3. Communications apparatus comprising: an antenna array for intercepting an incoming signal having a first frequency, the antennas in said array respectively producing first signals at said first frequency that are phased according to the spacings between the antennas and the angles of arrival of said incoming signal relative thereto; a stable oscillator for generating a stable second signal at a second frequency; and feedback circuits respectively coupled between said antennas and said stable oscillator, each feedback circuit being operable in response to the first and second signals applied to it to produce a third signal at said first frequency and at a phase that is the complex conjugate of the spatial phase of the associated first signal, said feedback circuits respectively being adapted to feed said third signals to said antennas.
4-. The communications apparatus defined in claim 3, said apparatus further including phase-locked circuits respectively coupled between said antennas and said feedback circuits, eac-h phase-locked circuit being operable to reproduce the associated first signal substantially noisefree and to apply said reproduced first signal to the associated feedback circuit.
5. Communications apparatus for automatically transmitting a modulated carrier signal in substantially the same direction from which a similar unmodulated carrier signal is received, said apparatus comprising: a number of antennas for intercepting the received unmodulated carrier signal to respectively produce a corresponding number of unmodulated first carrier signals that are phased according to the spacings between antennas and the angles of arrival of the received unmodulated carrier signal relative thereto; means for producing a modulated second carrier signal; and feedback circuits respectively coupled between said antennas and said means, each feedback circuit being operable in response to the unmodulated first carrier signal and the modulated second carrier signal applied to it to produce a modulated first carrier signal and including means for making the phase of said modulated first carrier signal the complex conjugate of the spatial phase of the associated unmodulated first carrier signal, said feedback circuits respectively being adapted to feed said modulated first carrier signals to said antennas, whereby a modulated carrier signal is transmitted in substantially the same direction as the received unmodulated carrier signal.

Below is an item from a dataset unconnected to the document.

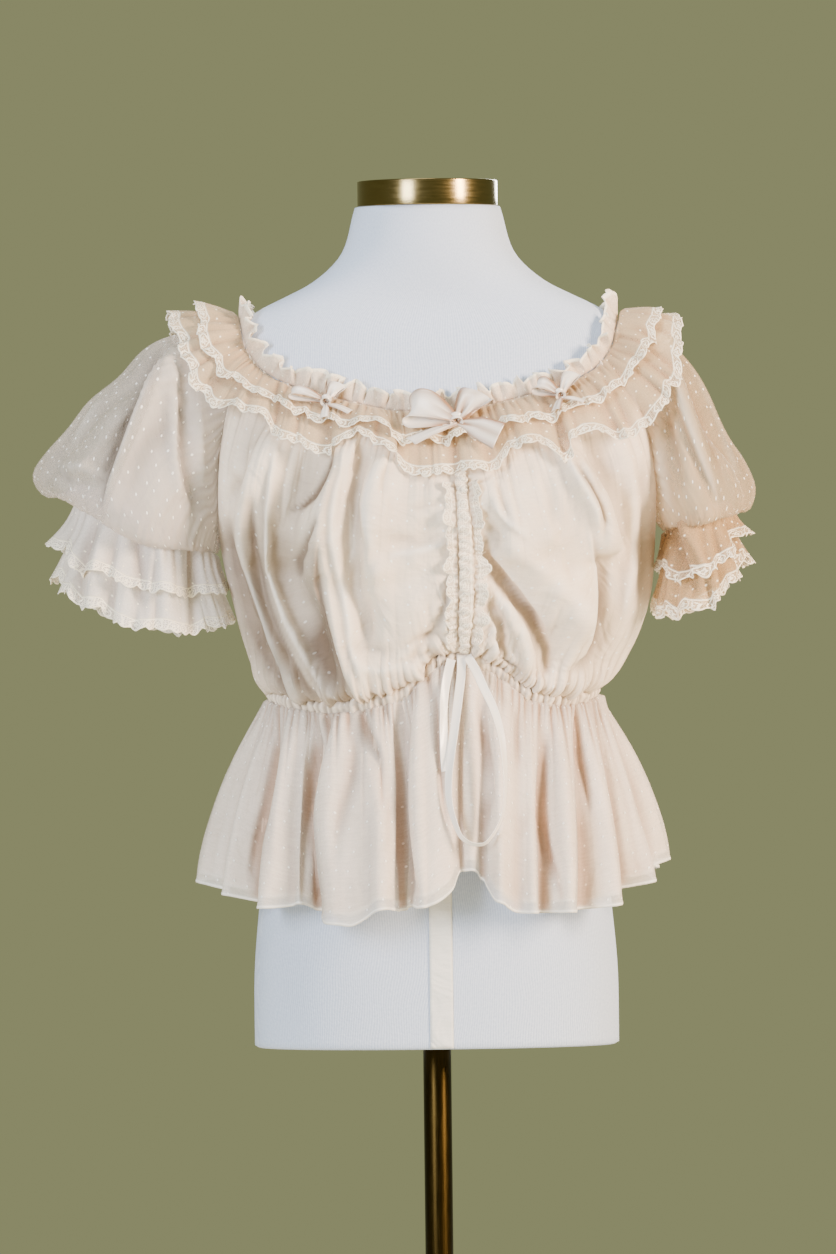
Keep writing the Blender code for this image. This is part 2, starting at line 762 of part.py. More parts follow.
def centre_front(left, right):
    """The ruched drawstring channel over the centre seam, with a lace frill on each side."""
    down = np.linspace(STRIP_TOP, 0.985, 2 * STRIP_RUCHES + 1)
    level = np.ones(len(down))
    ruche = np.where(np.arange(len(down)) % 2, 1.5, 0.0)
    near, proud = 2.2 * level, 5.0 + ruche
    half = STRIP_WIDTH / 2 * level
    sides = [on_panel(left, half, down, out) for out in (near, proud)]
    sides += [on_panel(right, half, down, out) for out in (proud, near)]
    crown = (sides[1] + sides[2]) / 2 - (0, 1, 0)
    loft("centre_strip", np.stack([*sides[:2], crown, *sides[2:]], 1), CREAM)
    down = np.linspace(STRIP_TOP + 0.05, 0.95, 2 * FRILL_RIPPLES + 1)
    level = np.ones(len(down))
    wave = np.where(np.arange(len(down)) % 2, 1.0, 0.0)
    for grid, name in ((left, "centre_lace_left"), (right, "centre_lace_right")):
        sheet = []
        for share in (0, 0.5, 1):
            across = (STRIP_WIDTH / 2 + 0.8 + (FRILL_WIDTH - 0.8) * share) * level
            sheet.append(on_panel(grid, across, down, 2.0 + 1.8 * share + 5.0 * wave * share**1.5))
        sheet = np.stack(sheet)
        wall(name, sheet, SHEER, LACE, False, outward(sheet, False))


# ---------------------------------------------------------------- sleeves and their tiers
def armhole(side):
    """The sleeve's first ring: from the shoulder down the front panel's edge and up the back's."""
    table = SIDE_EDGE_LEFT if side < 0 else SIDE_EDGE_RIGHT
    halves = []
    for last_turn, flip, count in ((RAGLAN_TURN, 1, FRONT_ROWS), (RAGLAN_BACK, -1, BACK_ROWS)):
        shoulder_gap = FORM_CLEARANCE + CLOTH + SHOULDER_EASE
        shoulder = [neck_point(side * turn, shoulder_gap)[0] for turn in (90, (90 + last_turn) / 2)]
        rows = [tuple(np.array(row) * (1, 1, flip, 1)) for row in table]
        end = waist_point(side * 90)[0] - (0, SEAM * flip, 0)
        edge = edge_points(neck_point(side * last_turn)[0], rows, end, count)
        knots = np.linspace(0, 1, count)
        down = np.linspace(0, UNDERARM, ARMHOLE_POINTS + 1)
        seam = np.stack([np.interp(down, knots, edge[:, i]) for i in range(3)], -1)
        seam[:, 0] += side * SEAM
        seam[0] = neck_point(side * (last_turn + 0.7 * flip))[0]
        halves.append(np.vstack([shoulder, seam]))
    front, back = halves
    front[-1] = (front[-1] + back[-1]) / 2
    return np.vstack([front, back[-2:0:-1]])


def ring_points(side, row, count):
    """A sleeve ring: 0 at its outer end, then by its front to its inner end and back."""
    a = np.linspace(0, 2 * math.pi, count, endpoint=False)
    share = (1 + np.cos(a)) / 2
    x = row.in_x + (row.out_x - row.in_x) * share
    z = row.in_z + (row.out_z - row.in_z) * share - row.sag * np.sin(a) ** 2
    return np.stack([side * x, -row.depth * np.sin(a), z], -1)


def tube_normals(grid):
    """Normals of a tube, turned out at its widest rows."""
    normals = grid_normals(grid, True)
    away = grid - grid.mean(1, keepdims=True)
    return normals * np.sign((normals[1:4] * away[1:4]).sum())


def sleeve_grid(side):
    rows = SLEEVE_LEFT if side < 0 else SLEEVE_RIGHT
    first = armhole(side)
    count = len(first)
    grid = np.array([first] + [ring_points(side, row, count) for row in rows])
    a = np.linspace(0, 2 * math.pi, count, endpoint=False)
    gathers = np.cos(SLEEVE_GATHERS * a) * (1 + np.cos(a)) / 2
    share = np.array([0, 0.35, 0.7, 1, 1, 0.9, 0.6, 0.2, 0, 0])[:, None]
    return grid + tube_normals(grid) * (4.0 * gathers[None] * share)[..., None]


def tier_grid(side, start, hem, inset, phase):
    """A sleeve ruffle from the elastic ring to its hem; its ripples die out towards the body."""
    count = 4 * TIER_RIPPLES
    a = np.linspace(0, 2 * math.pi, count, endpoint=False)
    outer_share = (1 + np.cos(a)) / 2
    first, last = ring_points(side, start, count), ring_points(side, hem, count)
    level = np.array([1, 1, 0])
    first = first - unit((first - first.mean(0)) * level) * inset - (0, 0, 2 * SEAM)
    away = unit((last - last.mean(0)) * level)
    rows = []
    for t in (0, 0.5, 1.0):
        flare = np.array([t**1.5, t**1.5, t])
        ripple = TIER_WAVE * t**1.5 * np.cos(TIER_RIPPLES * a + phase) * (0.1 + 0.9 * outer_share)
        rows.append(first + (last - first) * flare + away * ripple[:, None])
    return np.array(rows)


def sleeves():
    sides = (
        (-1, "sleeve_left", SLEEVE_LEFT, UPPER_TIER_LEFT, LOWER_TIER_LEFT),
        (1, "sleeve_right", SLEEVE_RIGHT, UPPER_TIER_RIGHT, LOWER_TIER_RIGHT),
    )
    for side, name, rows, upper, lower in sides:
        grid = sleeve_grid(side)
        outwards = tube_normals(grid)
        outwards[0, :, 0] = 0
        outwards[0] = unit(outwards[0])
        for i, turn in SHOULDER_TURNS:
            outwards[0, i] = unit(neck_point(side * turn, 1)[0] - neck_point(side * turn, 0)[0])
        wall(name, grid, CLOTH, BLUSH, True, outwards)
        for place, hem, inset, phase in (
            ("upper", upper, SEAM, 0.0),
            ("lower", lower, 2 * SEAM + SHEER + 0.6, 1.4),
        ):
            tier = tier_grid(side, rows[-1], hem, inset, phase)
            wall(f"{name}_tier_{place}", tier, SHEER, LACE, True, tube_normals(tier))


# ---------------------------------------------------------------- neck ruffles
def ruffle_surface(turn, t, reach, lift, top_gap):
    """A neck ruffle without its ripples: its points and normals at a turn and share of depth."""
    turn = np.atleast_1d(np.asarray(turn, float))
    tops, falls = [], []
    for step in (-3.0, 0.0, 3.0):
        top = neck_point(turn + step, top_gap)
        fall = closed_smooth(NECK_HEM, turn + step) - top
        falls.append(unit(fall) * reach if reach else fall)
        tops.append(top)
    top, fall = tops[1], falls[1]
    normal = unit(np.cross(tops[2] + falls[2] - tops[0] - falls[0], fall))
    normal = normal * np.sign(normal[:, 2:3])
    t = np.broadcast_to(np.asarray(t, float), turn.shape)[:, None]
    point = top + fall * t + normal * (lift * t + 3 * np.sin(math.pi * t))
    facing = unit(neck_point(turn, top_gap + 1) - top)
    return point, unit(facing * (1 - t) ** 3 + normal * (1 - (1 - t) ** 3))


def neck_ruffle(name, reach, lift, top_gap, phase):
    turn = np.linspace(-180, 180, 4 * NECK_RIPPLES, endpoint=False)
    grid, outwards = [], []
    for t in (0, 0.5, 1.0):
        point, normal = ruffle_surface(turn, t, reach, lift, top_gap)
        ripple = NECK_WAVE * t * np.cos(np.radians(turn) * NECK_RIPPLES + phase)
        grid.append(point + normal * ripple[:, None])
        outwards.append(normal)
    wall(name, np.array(grid), SHEER, LACE, True, np.array(outwards))


def neck():
    neck_ruffle("neck_ruffle_lower", None, 0.0, LOWER_TIER_GAP, 0.0)
    neck_ruffle("neck_ruffle_upper", UPPER_TIER, UPPER_TIER_LIFT, UPPER_TIER_GAP, 1.3)
    neck_heading()
    for row in BOWS:
        bow(row)


def neck_heading():
    """The frill above the elastic, which stands up round the neckline."""
    count = 2 * HEADING_RIPPLES
    turn = np.linspace(-180, 180, count, endpoint=False)
    low = neck_point(turn, FORM_CLEARANCE + CLOTH + 1.5)
    outwards = unit(low - neck_point(turn, 0.0))
    along = unit(np.roll(low, -1, 0) - np.roll(low, 1, 0))
    up = np.cross(outwards, along)
    up *= np.sign(up[:, 2:3])
    ripple = np.where(np.arange(count) % 2, 0.0, 4.0)
    foot = low + up * 2 * SEAM + outwards * 0.5
    head = foot + up * HEADING + outwards * (1.5 + ripple)[:, None]
    wall("neck_heading", np.array([foot, head]), SHEER, LACE, True, np.array([outwards, outwards]))


# ---------------------------------------------------------------- ribbons
def ribbon(name, path, across, widths):
    """A flat strip that follows path; across says which way its width lies."""
    path = np.asarray(path, float)
    across = unit(np.broadcast_to(np.asarray(across, float), path.shape))
    tangent = unit(np.gradient(path, axis=0))
    facing = unit(np.cross(tangent, across))
    half = np.broadcast_to(np.asarray(widths, float), (len(path),))[:, None] / 2
    side, thick = across * half, facing * SHEER / 2
    corners = [side * i + thick * j for i, j in ((-1, -1), (1, -1), (1, 1), (-1, 1))]
    return loft(name, np.stack([path + corner for corner in corners], 1), SATIN)


def bow(row):
    """A ribbon bow: a knot, two loops and two tails, joined into one solid."""

    def on_ruffle(turn, down, out):
        spot, facing = ruffle_surface(turn, down, UPPER_TIER, UPPER_TIER_LIFT, UPPER_TIER_GAP)
        return spot[0] + facing[0] * out

    up = unit(on_ruffle(row.turn, row.down - 0.1, 0) - on_ruffle(row.turn, row.down + 0.2, 0))
    sideways = on_ruffle(row.turn + 8, row.down, 0) - on_ruffle(row.turn - 8, row.down, 0)
    sideways = unit(sideways - up * (sideways @ up))
    out = np.cross(sideways, up)
    centre = on_ruffle(row.turn, row.down, 0) + out * row.stand
    a = np.linspace(0, 2 * math.pi, 8, endpoint=False)[:, None]
    rings = []
    for height, size in ((-0.5, 0.75), (-0.25, 1.0), (0.25, 1.0), (0.5, 0.75)):
        ring = sideways * 4.5 * size * np.cos(a) + out * 3.6 * size * np.sin(a)
        rings.append(centre + ring + up * height * row.knot)
    knot = loft(row.name, rings, SATIN)
    joined = []
    for side, tilt, lean in ((-1, row.tilt_left, row.tail_left), (1, row.tilt_right, row.tail_right)):
        tilt = math.radians(tilt)
        away = sideways * side * math.cos(tilt) + up * math.sin(tilt)
        width_way = up * math.cos(tilt) - sideways * side * math.sin(tilt)
        path = [centre + away * row.loop * step.reach + out * step.out for step in BOW_LOOP]
        widths = [row.width * step.width for step in BOW_LOOP]
        joined.append(ribbon(f"{row.name}_loop_{side}", path, width_way, widths))
        path = [centre - up]
        for share in (0.35, 0.7, 1.0):
            down = row.down + (1 - row.down) * row.tail * share
            path.append(on_ruffle(row.turn + lean * share, down, row.stand - 2 + 2 * share))
        widths = np.array([0.35, 0.8, 1, 1]) * row.tail_width
        joined.append(ribbon(f"{row.name}_tail_{side}", path, sideways, widths))
    for piece in joined:
        union = knot.modifiers.new(piece.name, "BOOLEAN")
        union.operation = "UNION"
        union.object = piece
        piece.hide_render = True
        piece.display_type = "WIRE"


def drawstring():
    for name, route, count in (("drawstring", DRAWSTRING, 23), ("drawstring_end", DRAWSTRING_END, 9)):
        path = flowing(route, count)
        across = np.cross(np.gradient(path, axis=0), (0, -1, 0))
        ribbon(name, path, across, RIBBON)


# ---------------------------------------------------------------- waist and peplum
def waist_casing():
    """The gathered seam between bodice and peplum."""
    count = 2 * CASING_RIPPLES
    angle = np.linspace(-180, 180, count, endpoint=False)
    pucker = np.where(np.arange(count) % 2, 1.8, 0.0)
    rows = []
    for drop, out in ((3 * SEAM, 0.2), (CASING_HEIGHT / 2, 1.2), (CASING_HEIGHT, 0.2)):
        points = waist_point(angle, drop, out)
        rows.append(points + unit(points * (1, 1, 0)) * (pucker * (out > 1))[:, None])
    grid = np.array(rows)
    outwards = np.array([unit(grid[1] * (1, 1, 0))] * 3)
    wall("waist_casing", grid, 2.0, CREAM, True, outwards)


def peplum_grid(shares):
    """The overlay's outer face, two columns for each fold: shares are how far down rows lie."""
    rows = [(i, *fold) for i, fold in enumerate(PEPLUM)]
    rows.append((len(PEPLUM), PEPLUM[0].angle + 360, *PEPLUM[0][1:]))
    position = np.arange(2 * len(PEPLUM)) / 2
    angle, lift, hem_z = smooth(rows, position).T
    at_waist = angle + FAN * np.sin(2 * np.radians(angle))
    top = waist_point(at_waist, CASING_HEIGHT + 4 * SEAM, 0.2)
    a = np.radians(angle)
    depth = np.where(np.cos(a) > 0, HEM_FRONT, HEM_BACK)
    hem = np.stack([HEM_HALF_WIDTH * np.sin(a), -depth * np.cos(a), hem_z], -1)
    away = unit(np.stack([np.sin(a) / HEM_HALF_WIDTH, -np.cos(a) / depth, 0 * a], -1))
    grid = []
    for v in shares:
        flare = 1 - (1 - v) ** 1.6
        point = top * (1 - flare) + hem * flare
        point[:, 2] = top[:, 2] * (1 - v) + hem[:, 2] * v
        grid.append(point + away * (FOLD_DEPTH * lift * v**0.7)[:, None])
    return np.array(grid)


def peplum():
    grid = peplum_grid((0, 0.25, 0.58, 1 - LINING_SHORT / 175, 1))
    outwards = outward(grid, True)
    wall("peplum_overlay", grid, SHEER, CREAM, True, outwards)
    inside = (grid - outwards * (SHEER + SEAM))[:-1]
    wall("peplum_lining", inside, SHEER, LACE, True, outwards[:-1])


def build():
    for old in list(bpy.data.objects):
        bpy.data.objects.remove(old, do_unlink=True)
    stand()
    dress_form()
    bodice()
    sleeves()
    neck()
    drawstring()
    waist_casing()
    peplum()


build()
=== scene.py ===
import math

import bmesh
import bpy
import numpy as np
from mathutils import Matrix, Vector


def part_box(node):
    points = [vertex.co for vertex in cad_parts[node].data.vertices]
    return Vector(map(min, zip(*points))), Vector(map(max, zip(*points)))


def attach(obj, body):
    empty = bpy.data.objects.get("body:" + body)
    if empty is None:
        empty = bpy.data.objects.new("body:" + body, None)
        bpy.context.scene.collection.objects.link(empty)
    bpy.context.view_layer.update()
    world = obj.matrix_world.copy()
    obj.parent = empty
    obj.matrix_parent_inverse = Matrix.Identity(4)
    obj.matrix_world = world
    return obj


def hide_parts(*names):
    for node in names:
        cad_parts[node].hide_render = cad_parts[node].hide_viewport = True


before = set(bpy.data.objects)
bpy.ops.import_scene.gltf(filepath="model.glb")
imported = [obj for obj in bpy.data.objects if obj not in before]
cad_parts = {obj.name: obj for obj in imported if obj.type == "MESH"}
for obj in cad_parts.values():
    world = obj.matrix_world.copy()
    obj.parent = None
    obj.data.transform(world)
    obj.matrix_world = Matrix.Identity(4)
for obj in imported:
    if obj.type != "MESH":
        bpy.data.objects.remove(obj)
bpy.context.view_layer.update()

# %% [markdown]
# ## The camera
# The blouse is seen straight from the front, from far away, so that it looks as flat as it does
# through a long lens. Blender's sensor width covers the frame's longer side, here its height. The
# camera leans by two thirds of a degree, as it would on a tripod that isn't quite level.
# %% Camera
VIEW_HEIGHT = 1.12  # metres of the scene in the frame's height
DISTANCE = 9.0
AIM_X, AIM_Z = -0.0127, 0.9033
LEAN = 0.0116  # radians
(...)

6. The communications apparatus defined in claim 5 wherein each of said feedback circuits includes a mixer circuit for heterodyning the unmodulated first and modulated second carrier signals applied to it to produce the associated modulated first carrier signal; and means coupled between said mixer circuit and the associated antenna for simultaneously passing the unmodulated first carrier signal from the antenna to said mixer circuit and the modulated first carrier signal from said mixer circuit to the antenna free from interference one with the other.
7. The communications apparatus defined in claim 6 wherein each of said feedback circuits further includes a phase-locked circuit coupled between said means and said mixer circuit for reproducing the associated modulated first carrier signal substantially noise-free and to apply said reproduced first carrier signal to said mixer circuit.
8. Communications apparatus for selectively transmitting-a modulated carrier signal in the same direction from which a similar unmodulated carrier signal is received or in any one of a number of other predetermined directions, said apparatus comprising: a number of antennas for intercepting the received unmodulated carrier signal to respectively produce a corresponding number of unmodulated first carrier signals that are phased according to the spacings between antennas and the angles of arrival of the received unmodulated carrier signal relative thereto; means for producing a modulated second carrier signal; feedback circuits respectively coupled between said antennas and said modulated second carrier signal producing means, each feedback circuit being operable in response to the unmodulated first carrier signal and the modulated second carrier signal applied thereto to produce a modulated carrier signal and including means for making the phase of said modulated first carrier signal the complex conjugate of the spatial phase of the associated unmodulated first carrier signal, said feedback circuits respectively being adapted to feed said modulated first carrier signals to said antennas, whereby a modulated carrier signal is transmitted; and means coupled to said feedback circuits for selectively applying additional phase shifts to the modulated first carrier signals respectively associated therewith, said means including apparatus for making said additional phase shifts bear the same relationship to each other as the phase shifts introduced in the unmodulated first carrier signal by the spacings between the antennas and the angles of arrival of the received unmodulated carrier signal.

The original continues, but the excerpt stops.